Cela dit, au-delà de situations aussi dramatiques, il faut parfois peu de chose pour se sentir coupable dans cette circonstance : par exemple de regretter de n’avoir pas été assez proche du parent décédé ; de se reprocher ne pas avoir eu le temps de lui dire combien nous l’aimions ; ou plus simplement de ne pas avoir été présent à l’instant de son dernier souffle.

Quant à savoir pourquoi la culpabilité empêche de faire le deuil, c’est finalement assez simple à comprendre : pour notre cerveau archaïque, le ressenti de culpabilité sous-entend qu’une faute a été commise et donc qu’une sanction est imminente. Evidemment, plus la culpabilité est forte, plus cette peur de la sanction est intense.

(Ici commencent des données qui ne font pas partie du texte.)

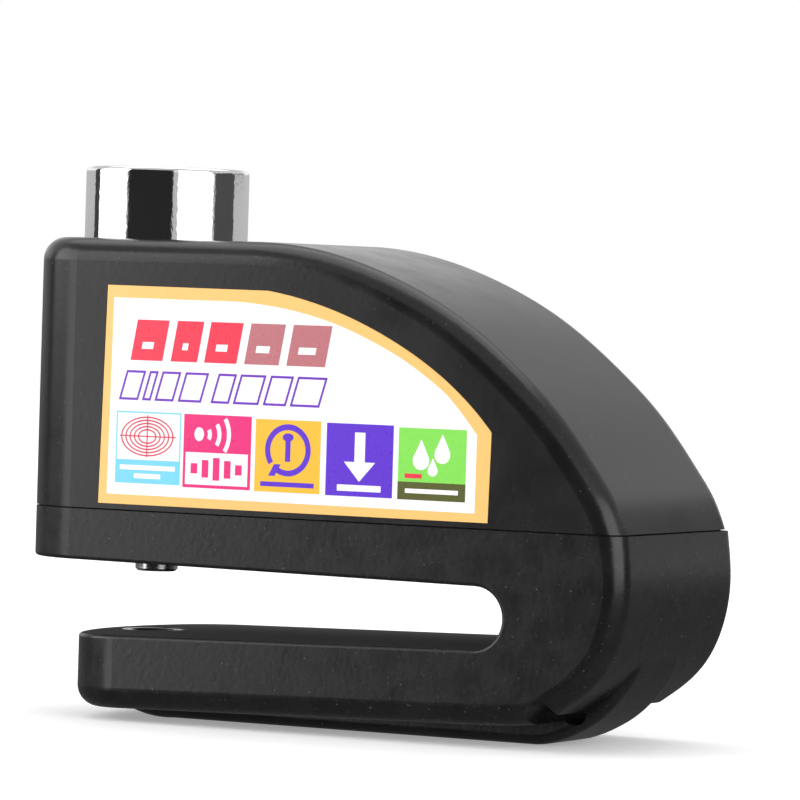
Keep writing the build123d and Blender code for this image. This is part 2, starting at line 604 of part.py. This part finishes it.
def wire_run(pts, r, radius):
    path = FilletPolyline(*pts, radius=radius)
    prof = Plane(origin=path @ 0, z_dir=path % 0) * Circle(r)
    return sweep(prof, path=path).solid()


sl = [wire_run([(x, 4.5, 41.0), (x, 2.9, 41.0), (x, 2.9, PT)], 0.45, 0.9) for x in (47.6, 49.6)]
out("siren_leads", group(sl))
bl = [wire_run([(40.6, y, 38.0), (43.0, y, 38.0), (43.0, y, PT)], 0.45, 1.0) for y in (2.4, -2.4)]
out("battery_leads", group(bl))

print(len(written), "nodes")
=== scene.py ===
import json
import math

import bmesh
import bpy
from mathutils import Matrix, Vector


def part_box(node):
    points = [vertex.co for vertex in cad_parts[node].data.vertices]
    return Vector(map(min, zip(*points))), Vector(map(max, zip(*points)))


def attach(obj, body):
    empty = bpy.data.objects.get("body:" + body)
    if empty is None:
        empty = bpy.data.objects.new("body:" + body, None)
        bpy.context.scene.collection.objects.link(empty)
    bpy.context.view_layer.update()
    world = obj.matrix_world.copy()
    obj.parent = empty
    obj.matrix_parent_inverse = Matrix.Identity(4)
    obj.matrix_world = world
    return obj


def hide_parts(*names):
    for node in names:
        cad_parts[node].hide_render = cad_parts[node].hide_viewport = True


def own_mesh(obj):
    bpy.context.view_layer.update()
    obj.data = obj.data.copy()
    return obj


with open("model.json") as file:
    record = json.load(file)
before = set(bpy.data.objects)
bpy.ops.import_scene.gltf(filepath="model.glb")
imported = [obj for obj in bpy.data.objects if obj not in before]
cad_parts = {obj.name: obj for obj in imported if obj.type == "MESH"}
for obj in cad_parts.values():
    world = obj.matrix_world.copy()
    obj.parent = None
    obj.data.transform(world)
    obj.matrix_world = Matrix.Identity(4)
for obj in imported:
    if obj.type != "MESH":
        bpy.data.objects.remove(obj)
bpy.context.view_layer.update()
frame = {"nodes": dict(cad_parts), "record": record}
nodes = frame["nodes"]
scene = bpy.context.scene
MM = 0.001
# the plunger's axis and the label's outer face, taken from the CAD
_kl, _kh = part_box("lock_cylinder")
AXIS_X = (_kl.x + _kh.x) / 2
LABEL_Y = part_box("front_label")[0].y


def lin(r, g, b):
    def f(c):
        c /= 255.0
        return c / 12.92 if c <= 0.04045 else ((c + 0.055) / 1.055) ** 2.4

    return (f(r), f(g), f(b), 1.0)


# ---------------------------------------------------------------- materials
def new_mat(name):
    m = bpy.data.materials.new(name)
    m.use_nodes = True
    nt = m.node_tree
    bsdf = nt.nodes.get("Principled BSDF")
    return m, nt, bsdf


def noise(nt, coord, scale, detail=3.0, rough=0.5, stretch=None):
    n = nt.nodes.new("ShaderNodeTexNoise")
    n.inputs["Scale"].default_value = scale
    n.inputs["Detail"].default_value = detail
    n.inputs["Roughness"].default_value = rough
    src = coord.outputs["Object"]
    if stretch:
        mp = nt.nodes.new("ShaderNodeMapping")
        mp.inputs["Scale"].default_value = stretch
        nt.links.new(src, mp.inputs["Vector"])
        src = mp.outputs["Vector"]
    nt.links.new(src, n.inputs["Vector"])
    return n


def ramp(nt, src, a, b, lo, hi):
    r = nt.nodes.new("ShaderNodeMapRange")
    r.inputs["From Min"].default_value = a
    r.inputs["From Max"].default_value = b
    r.inputs["To Min"].default_value = lo
    r.inputs["To Max"].default_value = hi
    nt.links.new(src, r.inputs["Value"])
    return r.outputs["Result"]


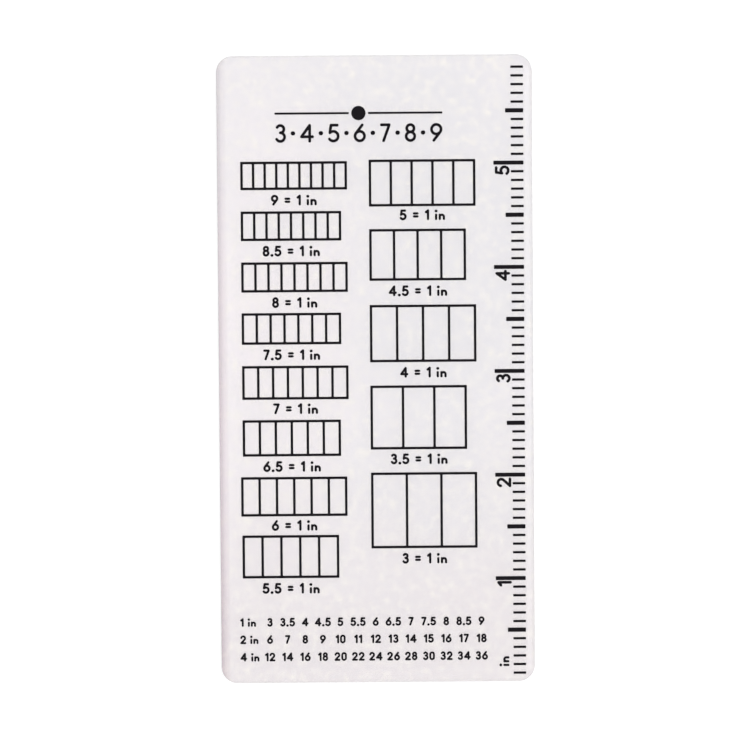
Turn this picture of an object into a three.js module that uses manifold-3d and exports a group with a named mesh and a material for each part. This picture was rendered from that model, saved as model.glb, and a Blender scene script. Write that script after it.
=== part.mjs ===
// A flat see-through gauge for crochet and knitting: one moulded plastic plate with stitch grids,
// an inch scale and a small heading ornament printed on its top face.
// Millimetres, +Z up. The plate lies flat, its ruler side towards +X and its far end towards +Y,
// and the origin is the middle of its underside.

import * as THREE from "three";
import { mergeVertices } from "three/addons/utils/BufferGeometryUtils.js";
import Module from "manifold-3d";

const wasm = await Module();
wasm.setup();

const INCH = 25.4;

// Plate
const PLATE_WIDTH = 77;
const PLATE_LENGTH = 153.5;
const PLATE_THICKNESS = 3;
const CORNER_RADIUS = 4;
const EDGE_ROUND_ACROSS = 1.9; // how far the rounded edge reaches in over the face
const EDGE_ROUND_DEEP = 1.1; // how far it reaches down the side
const SIDE_LAND = 0.4; // least flat height left on the side between the two rounded edges
const CORNER_STEPS = 12;
const EDGE_STEPS = 8;

// Ink
const INK_FILM = 0.05; // height of the dried film above the face
const GRID_LINE = 0.62;
const NUMERAL_STROKE = 0.68;
const STROKE_STEPS = 16; // steps along one curved pen stroke
const END_STEPS = 6; // steps round the end of a pen stroke

// Stitch grids, stacked in two columns from the far end down. Each row holds the stitches to the
// inch, the height between the middles of its top and bottom lines, and the space left below it,
// down to the middle of the next grid's top line. Where a grid isn't printed flush with its
// column, aside says how far to the right it lies.
const LEFT_GRIDS = [
  { stitches: 9, height: 6.3, below: 5.8 },
  { stitches: 8.5, height: 6.6, below: 5.8 },
  { stitches: 8, height: 6.75, below: 5.65 },
  { stitches: 7.5, height: 7.1, below: 5.8 },
  { stitches: 7, height: 7.65, below: 5.6 },
  { stitches: 6.5, height: 8.3, below: 5.65 },
  { stitches: 6, height: 9.05, below: 5.25, aside: -0.5 },
  { stitches: 5.5, height: 9.95, below: 0, aside: -0.3 },
];
const RIGHT_GRIDS = [
  { stitches: 5, height: 10.8, below: 6.1 },
  { stitches: 4.5, height: 12, below: 6.5, width: 23 },
  { stitches: 4, height: 13.4, below: 6.3 },
  { stitches: 3.5, height: 15.05, below: 6.25, width: 23 },
  { stitches: 3, height: 18, below: 0 },
];
const LEFT_COLUMN = { fromSide: 6.05, fromEnd: 26.05, grids: LEFT_GRIDS };
const RIGHT_COLUMN = { fromSide: 37.35, fromEnd: 25.75, grids: RIGHT_GRIDS };

// Inch scale along the ruler side, counted from the near end
const TWELFTH = INCH / 12;
const SCALE_FROM_SIDE = 2.2; // from the plate's side to the marks' outer ends
const SCALE_END_SPACE = 2.3; // least space left past the last mark
const SCALE_START = 0.1; // the zero lies this far in from the near end
const TWELFTH_MARK_LENGTH = 3.1;
const HALF_MARK = { length: 4.45, line: 1.05 };
const INCH_MARK = { length: 7.35, line: 0.98 };
const NUMERAL_HEIGHT = 3.62;
const NUMERAL_TO_MARK = 0.2; // between a numeral and the inch mark above it
const NUMERAL_TO_TWELFTHS = 0.3; // between a numeral's foot and the twelfth marks' inner ends

// Heading ornament: a rule, a dot and a rule in one line
const HEADING_FROM_SIDE = 34.65;
const HEADING_FROM_END = 14.1;
const HEADING_DOT_DIAMETER = 3.5;
const HEADING_DOT_STEPS = 32; // steps round the dot
const HEADING_RULE = { length: 18.1, line: 0.51 };
const HEADING_GAP = 0.6; // between the dot and each rule

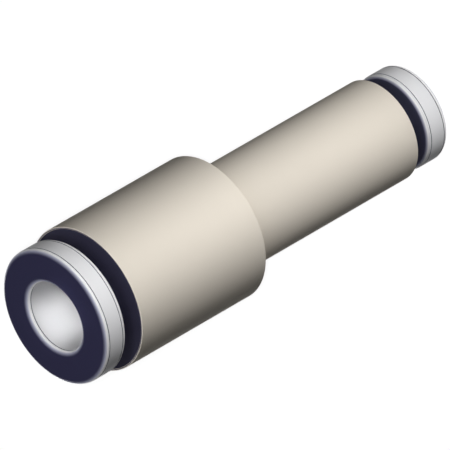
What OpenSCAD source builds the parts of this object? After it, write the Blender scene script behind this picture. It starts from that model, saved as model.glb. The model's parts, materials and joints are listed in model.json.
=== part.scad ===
// Push-fit reducing union: joins a larger and a smaller plastic tube, end to end.
// Each end holds its tube with a slotted collet and a steel claw ring inside a pressed-in guide,
// seals it with a lip seal, and lets it go when the release button is pressed.
// The union stands on its small end. +Z runs along the bore from the small end to the large end,
// and the origin is the centre of the small release button's front face.

/* [Tubes] */
// Outer diameter of the tube in the large end
large_tube_d = 6; // [5.5:0.1:6.6]
// Outer diameter of the tube in the small end
small_tube_d = 4; // [3.6:0.1:4.3]

/* [Body] */
// Outer diameter of the large barrel
large_barrel_d = 12.7; // [12.2:0.1:14]
// Outer diameter of the small barrel
small_barrel_d = 9; // [8.7:0.1:10]
// Length of the large barrel
large_barrel_length = 14.05; // [12:0.05:18]
// Length of the small barrel
small_barrel_length = 19.35; // [15:0.05:24]
// Depth of the large socket, from the barrel's end to the tube stop
large_stop_depth = 13.2; // [11.5:0.1:15]
// Depth of the small socket, from the barrel's end to the tube stop
small_stop_depth = 12.2; // [10.5:0.1:15]
// Diameter of the flow passage behind the large tube stop
large_passage_d = 4; // [3.4:0.1:4.8]
// Diameter of the flow passage behind the small tube stop
small_passage_d = 2.6; // [2:0.1:3.2]
// Length of the cone that joins the two flow passages
passage_cone = 1.4; // [0.6:0.1:2.5]
// Width of the barrel's rim around the guide's flange
rim_width = 0.15; // [0.12:0.01:0.3]
// Radius of the barrel's outer edges
edge_round = 0.08; // [0.04:0.01:0.1]
// Chamfer that leads the tube into its seat
seat_chamfer = 0.3; // [0.1:0.05:0.5]

/* [Release buttons] */
// Diameter of the large button's flange
large_button_d = 11.9; // [10.5:0.1:12.6]
// Diameter of the small button's flange
small_button_d = 8.5; // [7.5:0.1:8.9]
// Thickness of the flange
button_flange = 2.35; // [1.8:0.05:3]
// Gap between the flange and the barrel, which is the room to press the button
button_gap = 1.35; // [0.9:0.05:1.7]
// Radius of the flange's front edge
front_round = 0.4; // [0.2:0.05:0.6]
// Radius of the flange's back edge
back_round = 0.4; // [0.2:0.05:0.6]
// Radius of the bore's mouth
mouth_round = 0.4; // [0.2:0.05:0.6]
// Wall of the button's sleeve
sleeve_wall = 0.42; // [0.34:0.02:0.5]
// Height of the snap hooks above the sleeve
hook_height = 0.22; // [0.14:0.02:0.3]
// Length of the straight land of a snap hook
hook_land = 0.35; // [0.2:0.05:0.5]
// Length of the tapered nose of a snap hook
hook_nose = 0.35; // [0.2:0.05:0.5]
// Slots that let the snap hooks flex
sleeve_slots = 4; // [3:1:6]
// Width of a sleeve slot
sleeve_slot = 0.5; // [0.3:0.05:0.7]
// Length of a sleeve slot
sleeve_slot_length = 1.3; // [0.9:0.05:1.6]

/* [Guides] */
// Depth of the guide's countersunk flange
guide_flange = 0.5; // [0.3:0.05:0.6]
// Length of the lip that holds the snap hooks in
lip_length = 1.2; // [1:0.05:1.6]
// Chamfer of the lip's mouth
lip_chamfer = 0.2; // [0.1:0.05:0.3]
// Rise of the gripping cone in the large guide
large_cone_rise = 0.9; // [0.7:0.05:1.1]
// Rise of the gripping cone in the small guide
small_cone_rise = 0.45; // [0.35:0.05:0.6]
// Length of the gripping cone in the large guide
large_cone_length = 2.2; // [2:0.1:2.8]
// Length of the gripping cone in the small guide
small_cone_length = 1.9; // [1.8:0.1:2.4]
// Wall of the skirt that reaches in to the seal
skirt_wall = 0.3; // [0.2:0.05:0.45]
// Height of the ribs that bite into the socket
press_rib = 0.05; // [0.03:0.01:0.1]
// Number of those ribs
press_ribs = 3; // [2:1:4]
// Distance from one rib to the next
press_rib_pitch = 0.9; // [0.7:0.05:1.2]

/* [Collets and claw rings] */
// Length of the collet's closed ring
ring_length = 0.8; // [0.5:0.05:1.2]
// Length of the thin stems that carry the collet's heads
stem_length = 0.45; // [0.3:0.05:0.5]
// Wall of the stems
stem_wall = 0.32; // [0.24:0.02:0.4]
// Straight land at the inner end of the collet's heads
head_land = 0.35; // [0.2:0.05:0.6]
// Fingers of the large collet
large_fingers = 8; // [6:1:10]
// Fingers of the small collet
small_fingers = 6; // [4:1:8]
// Width of a slot between two fingers
finger_slot = 0.45; // [0.3:0.05:0.6]
// Depth of the pocket that holds the claw ring, outside the tube
claw_pocket = 0.52; // [0.44:0.02:0.56]
// Length of that pocket
claw_pocket_length = 1.25; // [1.05:0.05:1.35]
// Thickness of the claw ring's steel strip
strip = 0.2; // [0.15:0.01:0.24]
// Length of the claw ring's band
band_length = 0.6; // [0.5:0.02:0.62]
// Length of the band that the slots leave closed
band_closed = 0.3; // [0.2:0.05:0.4]
// Angle at which the claws lean in from the bore's direction
claw_lean = 46; // [44:1:56]
// Claws on each collet finger
claws_per_finger = 2; // [1:1:3]
// Width of a slot between two claws
claw_slot = 0.24; // [0.16:0.02:0.3]

/* [Seals] */
// Length of the large lip seal
large_seal_length = 2.4; // [1.9:0.1:2.8]
// Length of the small lip seal
small_seal_length = 2; // [1.6:0.1:2.4]
// Length of the seal's solid heel
seal_heel = 0.9; // [0.6:0.05:1.1]
// Radius of the lips' tips
lip_tip = 0.16; // [0.1:0.01:0.2]
// Width of the heel's relief around the tube
heel_relief = 0.2; // [0.1:0.02:0.3]

/* [Clearances] */
// Radial clearance of the tube in its seat
seat_clearance = 0.05; // [0.03:0.01:0.08]
// Radial clearance of the tube in the button and the collet
tube_clearance = 0.08; // [0.06:0.01:0.12]
// Radial clearance of the sleeve and the collet in the guide
slide_clearance = 0.08; // [0.04:0.01:0.1]
// Radial clearance of the collet's heads from the gripping cone
cone_clearance = 0.06; // [0.03:0.01:0.1]
// End play between two pieces that meet along the bore
end_play = 0.05; // [0.03:0.01:0.1]
// Room that stays free at the end of the button's travel
stop_room = 0.15; // [0.1:0.01:0.25]
// Room between the lips' tips and the floor of the seal's seat
lip_room = 0.12; // [0.05:0.01:0.2]

/* [Hidden] */

// Every size that differs from end to end is a pair: the large end's value, then the small end's.
LARGE = 0;
SMALL = 1;

// How far a cutting shape runs past the face that it cuts
overrun = 1;
facets = 96;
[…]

Il faut savoir que dans la nature, la sanction (en termes de rejet ou de violence) peut être mortelle. De ce fait, notre cerveau archaïque considère cette éventualité comme une situation absolument critique.
En conclusion
Il est utile, voire indispensable, de ne pas nous faire piéger sans le savoir par une de ces peurs après le décès d’un proche pour nous éviter d’avoir deux problèmes à gérer au lieu d’un seul (ou éventuellement trois si on cumule) : le chagrin bien naturel dans cette circonstance + une peur parfaitement inutile.